A passer-by looks at the swollen Roseau River in Dominica after the passage of Hurricane Dean on Friday. - AP CASTRIES, St. Lucia (AP):
Hurricane Dean has delivered a potentially fatal blow to a once-vibrant banana industry on three Eastern Caribbean islands, authorities said Saturday.
In St. Lucia and Martinique, two adjacent islands that caught the brunt of Dean's 100 mph (160 kph) winds on Friday, authorities said the entire harvest was ruined by flooding or toppled trees. The storm also battered the banana industry in nearby Dominica.
"From what we have seen, farmers may have to start all over again as the last of the banana industry may have been wiped out," said Stephenson King, acting Prime Minister of St. Lucia.
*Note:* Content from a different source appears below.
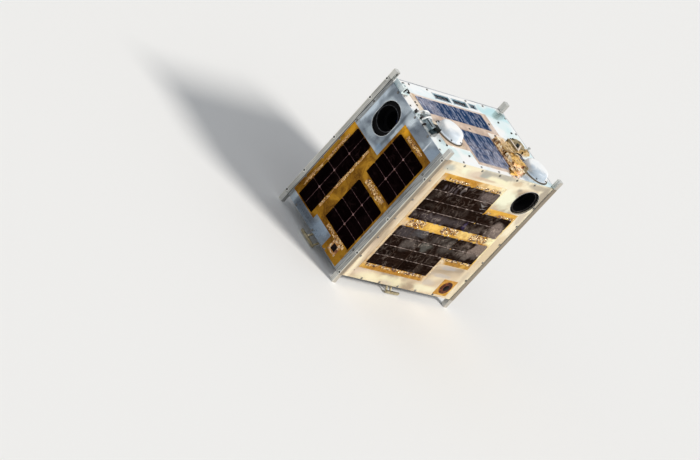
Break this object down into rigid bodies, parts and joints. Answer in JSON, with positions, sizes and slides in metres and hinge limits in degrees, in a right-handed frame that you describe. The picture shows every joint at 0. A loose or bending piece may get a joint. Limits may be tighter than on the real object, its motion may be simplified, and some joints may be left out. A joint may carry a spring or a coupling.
{
  "type": "small box satellite",
  "caption": "Box-shaped small satellite with square corner rails, solar cells on film, star tracker windows and dome antennas.",
  "frame": {"origin": "centre of the plane of the lower rail tips, on which the satellite stands", "axes": "+Z along the rails towards the antenna deck, -Y out of the front face, -X out of the left face"},
  "size_m": [0.55, 0.35, 0.55],
  "materials": {
    "rail_metal": "satin",
    "panel_metal": "brushed",
    "deck_metal": "polished",
    "stack_metal": "matte",
    "connector_black": "satin",
    "baffle_black": "matte",
    "lens_glass": "polished",
    "amber_film": "glossy",
    "solar_cell": "glossy",
    "sensor_metal": "satin",
    "dome_white": "satin",
    "gold_foil": "glossy",
    "bracket_tan": "satin"
  },
  "bodies": {
    "root": {"rail_front_left": "rail_metal", "rail_front_right": "rail_metal", "rail_rear_left": "rail_metal", "rail_rear_right": "rail_metal", "panel_front": "panel_metal", "panel_rear": "panel_metal", "panel_left": "panel_metal", "panel_right": "panel_metal", "panel_top": "deck_metal", "panel_bottom": "deck_metal", "equipment_stack": "stack_metal", "test_connectors": "connector_black", "tracker_baffle_left": "baffle_black", "tracker_baffle_front": "baffle_black", "tracker_lens_left": "lens_glass", "tracker_lens_front": "lens_glass", "film_front": "amber_film", "film_rear": "amber_film", "film_left": "amber_film", "film_right": "amber_film", "film_top": "amber_film", "film_bottom": "amber_film", "cells_front_upper": "solar_cell", "cells_front_lower": "solar_cell", "cells_rear_upper": "solar_cell", "cells_rear_lower": "solar_cell", "cells_left_tall": "solar_cell", "cells_left_upper": "solar_cell", "cells_left_lower": "solar_cell", "cells_right_upper": "solar_cell", "cells_right_lower": "solar_cell", "cells_top_long": "solar_cell", "cells_top_short": "solar_cell", "cells_bottom": "solar_cell", "sun_sensor_left": "sensor_metal", "sun_sensor_front": "sensor_metal", "sun_sensor_rear": "sensor_metal", "sun_sensor_right": "sensor_metal", "antenna_dome_left": "dome_white", "antenna_dome_right": "dome_white", "foil_unit_long": "gold_foil", "foil_unit_short": "gold_foil", "cable_connector": "connector_black", "cable_clamp": "rail_metal", "corner_bracket": "rail_metal", "tie_down_post": "rail_metal", "patch_antenna_left": "dome_white", "patch_antenna_right": "dome_white", "edge_bracket_front": "bracket_tan", "edge_bracket_rear": "bracket_tan", "edge_bracket_left": "bracket_tan", "edge_bracket_right": "bracket_tan"}
  },
  "joints": []
}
St. Lucia exported roughly 28,000 metric tons of bananas in 2005, down from the 1990 peak of 121,000 metric tons - a decline attributed to disease, competition and the loss of preferential treatment in the key European market.
Tourism takes charge
Tourism overtook bananas as the country's main source of foreign exchange over the past decade, but hundreds of families in rural areas still depend on the industry.
The former British colony of 168,000 people has fewer than 2,000 banana farmers, compared to more than 10,000 in the early 1990s.
On the French island of Martinique, Agriculture Minister Louis Daniel Berthome said banana farmers were emotionally devastated.
Dozens of houses in St. Lucia lost their roofs, and some people were forced to flee their homes because of flooding. A 62-year-old man who drowned while trying to save his cow from a rain-swollen river was the island's only casualty.
Martinique's authorities estimate repairing the island's infrastructure will cost US$200 million to US$270 million.
On Saturday, electricity was restored to 90 per cent of residents in St. Lucia and businesses reopened in Castries, the capital.